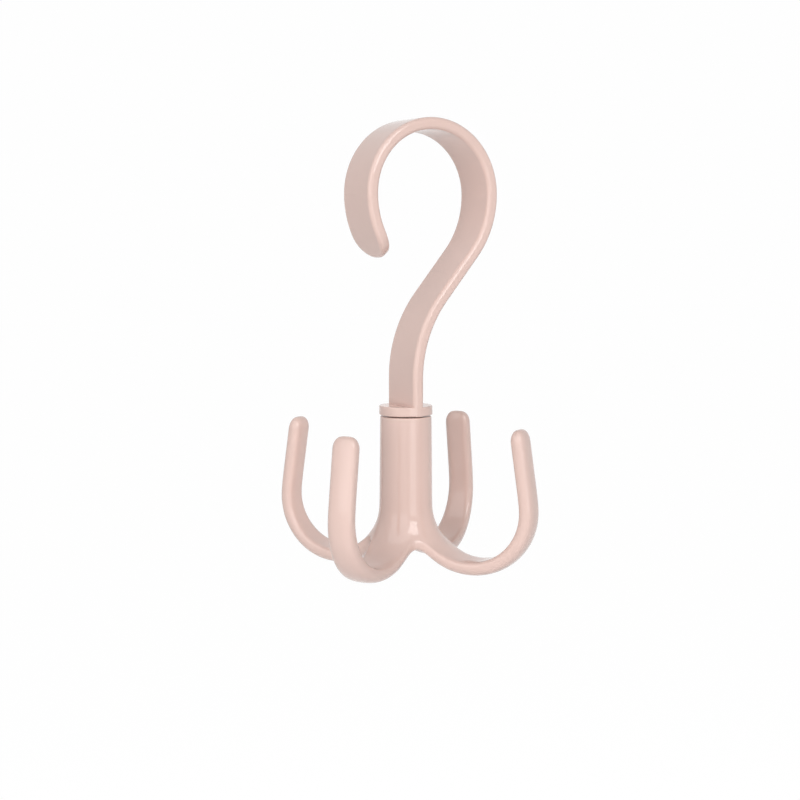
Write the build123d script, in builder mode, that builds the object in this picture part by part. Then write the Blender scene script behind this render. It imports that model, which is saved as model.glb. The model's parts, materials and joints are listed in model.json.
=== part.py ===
from build123d import *
from math import cos, radians, sin, sqrt
import os

os.makedirs("parts", exist_ok=True)

# A rotating closet hook: a flat plastic strip bent into a C hangs over a rail, and a hub with
# upturned claws turns below it on a spindle. Sizes are in millimetres, angles in degrees.
# The origin is the centre of the rail seat. +Z points up, +Y runs along the rail, and the C
# lies in the XZ plane with its mouth towards -X.

# Rail seat and strip
seat_radius = 19.45
flank_radius = 26.6
tip_sweep = 41.2
back_sweep = 39.7
strip_width = 16.6
strip_thickness = 3.7
strip_edge_radius = 1.3
strip_tip_flat = 1.0

# S-bend below the C, which brings the strip back over the swivel axis, and the upright stem
bend_radius = 37.0
swivel_offset = 5.5
stem_length = 8.62

# Collar that ends the strip, as wide as the strip, and the spindle below it
collar_height = 2.9
collar_edge_radius = 0.35
collar_gap = 0.4
spindle_radius = 4.5
spindle_root_radius = 0.3
spindle_end_chamfer = 0.4

# Hub, with a shoulder inside that rests on the washer and a flat foot round its recess
hub_radius = 8.0
hub_foot_radius = 8.37
hub_edge_radius = 0.4
hub_wall_length = 27.9
shoulder_depth = 28.0
shoulder_clearance = 0.1
running_clearance = 0.08
bore_chamfer = 0.4
recess_chamfer = 0.3
foot_wall = 0.8

# Claws, whose width runs evenly from the swivel axis out to their farthest reach
claw_count = 4
claw_turn = 32.8
claw_root_width = 15.7
claw_tip_width = 7.4
claw_thickness = 4.65
claw_edge_share = 0.475
claw_tip_flat = 1.4
claw_tip_drop = 1.9
claw_lean = 8.3
throat_radius = 15.5
web_radius = 8.8

# Washer under the shoulder
washer_radius = 5.6
washer_thickness = 0.8
washer_edge_radius = 0.15
washer_side_clearance = 0.3

# Pan-head screw, driven up into the spindle
screw_radius = 1.5
screw_length = 12.0
screw_point_length = 2.0
screw_point_radius = 0.4
screw_hole_clearance = 0.15
screw_head_radius = 2.8
screw_head_height = 2.0
screw_head_dome = 0.9
cross_length = 3.2
cross_width = 0.8
cross_depth = 1.2
pilot_radius = 1.25
pilot_spare_depth = 1.5

# Overrun of every cutting tool past the face that it cuts
overrun = 1.0

# The strip's path on the rail side: where the back flank ends, and where the S-bend starts and ends
swivel_x = -swivel_offset
flank_shift = flank_radius - seat_radius
back_end_x = flank_radius * cos(radians(back_sweep)) - flank_shift
back_end_z = -flank_radius * sin(radians(back_sweep))
outer_bend_radius = bend_radius + strip_thickness
stem_x = swivel_x - strip_thickness / 2
bend_top_x = stem_x + outer_bend_radius * (1 - cos(radians(back_sweep)))
slant_length = (back_end_x - bend_top_x) / sin(radians(back_sweep))
bend_top_z = back_end_z - slant_length * cos(radians(back_sweep))
bend_foot_z = bend_top_z - outer_bend_radius * sin(radians(back_sweep))
bend_centre = (stem_x + outer_bend_radius, bend_foot_z)

# The swivel axis and the levels along it
swivel_axis = Axis((swivel_x, 0, 0), (0, 0, 1))
collar_bottom = bend_foot_z - stem_length - collar_height
hub_top = collar_bottom - collar_gap
throat_level = hub_top - hub_wall_length
shoulder_level = hub_top - shoulder_depth
washer_top = shoulder_level - shoulder_clearance
washer_bottom = washer_top - washer_thickness
washer_face = Plane((swivel_x, 0, washer_top), z_dir=(0, 0, -1))
screw_face = Plane((swivel_x, 0, washer_bottom), z_dir=(0, 0, -1))

# Upper hook. The rail side of the strip is drawn from the tip, over the seat and down the
# S-bend to the collar's underside, and the strip's thickness is laid on outside it.
with BuildPart() as upper_hook:
    with BuildSketch(Plane.XZ):
        with BuildLine():
            CenterArc((flank_shift, 0), flank_radius, 180 + tip_sweep, -tip_sweep)
            CenterArc((0, 0), seat_radius, 180, -180)
            CenterArc((-flank_shift, 0), flank_radius, 0, -back_sweep)
            Line((back_end_x, back_end_z), (bend_top_x, bend_top_z))
            CenterArc(bend_centre, outer_bend_radius, 180 - back_sweep, back_sweep)
            Line((stem_x, bend_foot_z), (stem_x, collar_bottom))
            offset(amount=strip_thickness, side=Side.LEFT)
        make_face()
    extrude(amount=strip_width / 2, both=True)

    # The free end is rounded in width, then every edge of the strip is eased but its foot.
    tip_face = upper_hook.faces().filter_by(GeomType.PLANE).sort_by(Axis.X)[0]
    fillet(tip_face.edges().sort_by(SortBy.LENGTH)[:2], (strip_width - strip_tip_flat) / 2)
    foot_edges = upper_hook.faces().sort_by(Axis.Z)[0].edges()
    narrow_faces = upper_hook.faces().filter_by(Axis.Y)
    narrow_faces += upper_hook.faces().filter_by(GeomType.PLANE).sort_by(Axis.X)[:1]
    round_faces = upper_hook.faces().filter_by(GeomType.CYLINDER)
    narrow_faces += round_faces.filter_by(lambda face: face.radius < seat_radius)
    broad_edges = ShapeList([face for face in upper_hook.faces() if face not in narrow_faces]).edges()
    strip_rims = [edge for edge in narrow_faces.edges() if edge in broad_edges and edge not in foot_edges]
    fillet(strip_rims, strip_edge_radius)

    # Collar and spindle are turned about the swivel axis.
    with BuildSketch(Plane.XZ) as collar_half:
        with Locations((swivel_x, collar_bottom)):
            Rectangle(strip_width / 2, collar_height, align=(Align.MIN, Align.MIN))
        fillet(collar_half.vertices().group_by(Axis.X)[-1], collar_edge_radius)
    revolve(axis=swivel_axis)
    with BuildSketch(Plane.XZ) as spindle_half:
        with Locations((swivel_x, washer_top)):
            Rectangle(spindle_radius, collar_bottom - washer_top, align=(Align.MIN, Align.MIN))
        chamfer(spindle_half.vertices().group_by(Axis.X)[-1].sort_by(Axis.Y)[0], spindle_end_chamfer)
    revolve(axis=swivel_axis)
    fillet(upper_hook.edges(Select.LAST).group_by(Axis.Z)[-1], spindle_root_radius)
    with Locations(washer_face):
        Hole(pilot_radius, depth=screw_length - washer_thickness + pilot_spare_depth)
upper_hook.part.label = "upper_hook"
export_step(upper_hook.part, "parts/upper_hook.step")

# Claw body. Its radial section is turned into a bell, a cross in plan leaves the claws standing,
# and the rims are rounded almost to the full thickness.
claw_sine = sin(radians(claw_lean))
claw_cosine = cos(radians(claw_lean))
throat_centre = swivel_x + hub_foot_radius + throat_radius
under_radius = throat_radius + claw_thickness
bore_radius = spindle_radius + running_clearance
recess_radius = washer_radius + washer_side_clearance
foot_x = swivel_x + recess_radius + foot_wall
hub_bottom = throat_level - sqrt(under_radius**2 - (throat_centre - foot_x) ** 2)
tip_level = hub_top - claw_tip_drop
inner_tip_level = tip_level - claw_thickness * claw_sine
under_lean_x = throat_centre + under_radius * claw_cosine
under_lean_z = throat_level + under_radius * claw_sine
shank_length = (tip_level - under_lean_z) / claw_cosine
under_tip_x = under_lean_x - shank_length * claw_sine

with BuildPart() as claw_body:
    with BuildSketch(Plane.XZ):
        with BuildLine():
            Polyline(
                (foot_x, hub_bottom),
                (swivel_x, hub_bottom),
                (swivel_x, hub_top),
                (swivel_x + hub_radius, hub_top),
                (swivel_x + hub_foot_radius, throat_level),
            )
            CenterArc((throat_centre, throat_level), throat_radius, 180, 180 + claw_lean)
            Polyline(
                (under_lean_x - claw_thickness * claw_cosine, under_lean_z - claw_thickness * claw_sine),
                (under_tip_x - claw_thickness * claw_cosine, inner_tip_level),
                (under_tip_x, tip_level),
                (under_lean_x, under_lean_z),
            )
            ThreePointArc(
                (under_lean_x, under_lean_z),
                (throat_centre, throat_level - under_radius),
                (foot_x, hub_bottom),
            )
        make_face()
    revolve(axis=swivel_axis)

    claw_plane = Plane((swivel_x, 0, hub_top)).rotated((0, 0, claw_turn))
    reach = throat_centre - swivel_x + under_radius + overrun
    with BuildSketch(claw_plane) as cross:
        with PolarLocations(0, claw_count):
            Polygon(
                (0, -claw_root_width / 2),
                (reach, -claw_tip_width / 2),
                (reach, claw_tip_width / 2),
                (0, claw_root_width / 2),
                align=None,
            )
        fillet(cross.vertices().sort_by_distance((0, 0))[:claw_count], web_radius)
    extrude(amount=-(hub_wall_length + under_radius + overrun), mode=Mode.INTERSECT)

    tip_edges = claw_body.edges().filter_by_position(Axis.Z, inner_tip_level, tip_level)
    fillet(tip_edges.sort_by(SortBy.LENGTH)[: 2 * claw_count], (claw_tip_width - claw_tip_flat) / 2)
    side_faces = claw_body.faces().filter_by(GeomType.PLANE).filter_by(Axis.Z, reverse=True)
    side_faces += claw_body.faces().filter_by(GeomType.CYLINDER)
    side_faces += claw_body.faces().filter_by_position(Axis.Z, inner_tip_level, tip_level)
    bell_edges = ShapeList([face for face in claw_body.faces() if face not in side_faces]).edges()
    fillet([edge for edge in side_faces.edges() if edge in bell_edges], claw_edge_share * claw_thickness)

    # Bore for the spindle, and the recess below it for the washer and screw head
    fillet(claw_body.edges().group_by(Axis.Z)[-1], hub_edge_radius)
    with Locations(claw_plane):
        Hole(bore_radius)
    chamfer(claw_body.edges(Select.LAST).group_by(Axis.Z)[-1], bore_chamfer)
    with Locations(Plane((swivel_x, 0, hub_bottom), z_dir=(0, 0, -1))):
        Hole(recess_radius, depth=shoulder_level - hub_bottom)
    chamfer(claw_body.edges(Select.LAST).group_by(Axis.Z)[0], recess_chamfer)
claw_body.part.label = "claw_body"
export_step(claw_body.part, "parts/claw_body.step")

# Washer that carries the hub's shoulder
with BuildPart() as retaining_washer:
    with BuildSketch(washer_face):
        Circle(washer_radius)
        Circle(screw_radius + screw_hole_clearance, mode=Mode.SUBTRACT)
    extrude(amount=washer_thickness)
    fillet(retaining_washer.edges().group_by(SortBy.LENGTH)[-1], washer_edge_radius)
retaining_washer.part.label = "retaining_washer"
export_step(retaining_washer.part, "parts/retaining_washer.step")

# Screw, head down
with BuildPart() as retaining_screw:
    with BuildSketch(screw_face):
        Circle(screw_head_radius)
    extrude(amount=screw_head_height)
    fillet(retaining_screw.edges().sort_by(Axis.Z)[0], screw_head_dome)
    with BuildSketch(screw_face):
        Circle(screw_radius)
    extrude(amount=-(screw_length - screw_point_length))
    with BuildSketch(screw_face.offset(-(screw_length - screw_point_length))):
        Circle(screw_radius)
    with BuildSketch(screw_face.offset(-screw_length)):
        Circle(screw_point_radius)
    loft(ruled=True)
    with BuildSketch(screw_face.offset(screw_head_height)):
        Rectangle(cross_length, cross_width)
        Rectangle(cross_width, cross_length)
    extrude(amount=-cross_depth, mode=Mode.SUBTRACT)
retaining_screw.part.label = "retaining_screw"
export_step(retaining_screw.part, "parts/retaining_screw.step")
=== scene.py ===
"""Looks for the rotating closet hook: plastic mouldings, steel fixings, and a pale studio."""

import json
from math import atan2, cos, pi, radians, sin, sqrt

import bmesh
import bpy
from mathutils import Matrix, Vector


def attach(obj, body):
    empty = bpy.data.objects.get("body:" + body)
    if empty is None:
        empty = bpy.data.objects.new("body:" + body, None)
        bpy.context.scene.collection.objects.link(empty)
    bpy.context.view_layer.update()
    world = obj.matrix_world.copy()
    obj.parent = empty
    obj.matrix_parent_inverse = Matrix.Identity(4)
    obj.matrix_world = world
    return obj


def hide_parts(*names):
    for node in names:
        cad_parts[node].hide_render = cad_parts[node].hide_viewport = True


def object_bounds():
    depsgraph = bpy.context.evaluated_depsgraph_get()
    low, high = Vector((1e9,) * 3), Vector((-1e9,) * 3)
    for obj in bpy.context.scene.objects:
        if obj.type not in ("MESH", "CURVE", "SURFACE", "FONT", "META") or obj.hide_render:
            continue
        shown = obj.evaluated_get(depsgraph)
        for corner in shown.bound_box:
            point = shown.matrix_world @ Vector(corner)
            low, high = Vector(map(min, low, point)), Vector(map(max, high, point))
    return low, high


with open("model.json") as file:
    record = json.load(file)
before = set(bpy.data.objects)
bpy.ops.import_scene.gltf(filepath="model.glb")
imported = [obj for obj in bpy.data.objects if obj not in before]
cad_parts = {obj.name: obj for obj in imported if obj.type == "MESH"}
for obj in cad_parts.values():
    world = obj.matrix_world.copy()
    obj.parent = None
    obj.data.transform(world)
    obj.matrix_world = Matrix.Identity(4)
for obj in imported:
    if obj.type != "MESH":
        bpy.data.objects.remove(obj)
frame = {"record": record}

bl_info = {
    "name": "Rotating closet hook",
    "version": (1, 0, 0),
    "blender": (4, 5, 0),
    "location": "View3D > Sidebar > Closet hook",
    "description": "Dresses the rotating closet hook and lights it",
    "category": "Object",
}

CAD_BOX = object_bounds()
SWIVEL = Vector(frame["record"]["behaviour"]["joints"][0]["pos_m"])


class Signal:
    """A socket in an expression, whose sums add Math nodes."""

    def __init__(self, finish, socket):
        self.finish = finish
        self.socket = socket

    def output(self, name):
        """Another output of the same node."""
        return Signal(self.finish, self.socket.node.outputs[name])

    def math(self, operation, *values):
        """Add a Math node for any operation on sockets and numbers."""
        return self.finish.node(
            "ShaderNodeMath", {"operation": operation}, dict(enumerate(values))
        )

    def __add__(self, other):
        return self.math("ADD", self, other)

    def __sub__(self, other):
        return self.math("SUBTRACT", self, other)

    def __mul__(self, other):
        return self.math("MULTIPLY", self, other)

    def __pow__(self, other):
        return self.math("POWER", self, other)

    def __radd__(self, other):
        return self.math("ADD", other, self)

    def __rsub__(self, other):
        return self.math("SUBTRACT", other, self)

    def __rmul__(self, other):
        return self.math("MULTIPLY", other, self)

    def __rpow__(self, other):
        return self.math("POWER", other, self)


WHITE = (1.0, 1.0, 1.0, 1.0)
# Sockets of a Mix node on colours: its factor, its two colours, and its result.
MIX_FACTOR = 0
MIX_FIRST = 6
MIX_SECOND = 7
MIX_RESULT = 2


def tint(colour, factor):
    """A lighter or darker tone of a colour, as the shader's sockets take it."""
    return (colour[0] * factor, colour[1] * factor, colour[2] * factor, 1.0)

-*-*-

Using the data above, extract exactly the lines from the one that holds "# Screw, head down" to the one that holds "shown = obj.evaluated_get(depsgraph)", both ends included, and no others.

# Screw, head down
with BuildPart() as retaining_screw:
    with BuildSketch(screw_face):
        Circle(screw_head_radius)
    extrude(amount=screw_head_height)
    fillet(retaining_screw.edges().sort_by(Axis.Z)[0], screw_head_dome)
    with BuildSketch(screw_face):
        Circle(screw_radius)
    extrude(amount=-(screw_length - screw_point_length))
    with BuildSketch(screw_face.offset(-(screw_length - screw_point_length))):
        Circle(screw_radius)
    with BuildSketch(screw_face.offset(-screw_length)):
        Circle(screw_point_radius)
    loft(ruled=True)
    with BuildSketch(screw_face.offset(screw_head_height)):
        Rectangle(cross_length, cross_width)
        Rectangle(cross_width, cross_length)
    extrude(amount=-cross_depth, mode=Mode.SUBTRACT)
retaining_screw.part.label = "retaining_screw"
export_step(retaining_screw.part, "parts/retaining_screw.step")
=== scene.py ===
"""Looks for the rotating closet hook: plastic mouldings, steel fixings, and a pale studio."""

import json
from math import atan2, cos, pi, radians, sin, sqrt

import bmesh
import bpy
from mathutils import Matrix, Vector


def attach(obj, body):
    empty = bpy.data.objects.get("body:" + body)
    if empty is None:
        empty = bpy.data.objects.new("body:" + body, None)
        bpy.context.scene.collection.objects.link(empty)
    bpy.context.view_layer.update()
    world = obj.matrix_world.copy()
    obj.parent = empty
    obj.matrix_parent_inverse = Matrix.Identity(4)
    obj.matrix_world = world
    return obj


def hide_parts(*names):
    for node in names:
        cad_parts[node].hide_render = cad_parts[node].hide_viewport = True


def object_bounds():
    depsgraph = bpy.context.evaluated_depsgraph_get()
    low, high = Vector((1e9,) * 3), Vector((-1e9,) * 3)
    for obj in bpy.context.scene.objects:
        if obj.type not in ("MESH", "CURVE", "SURFACE", "FONT", "META") or obj.hide_render:
            continue
        shown = obj.evaluated_get(depsgraph)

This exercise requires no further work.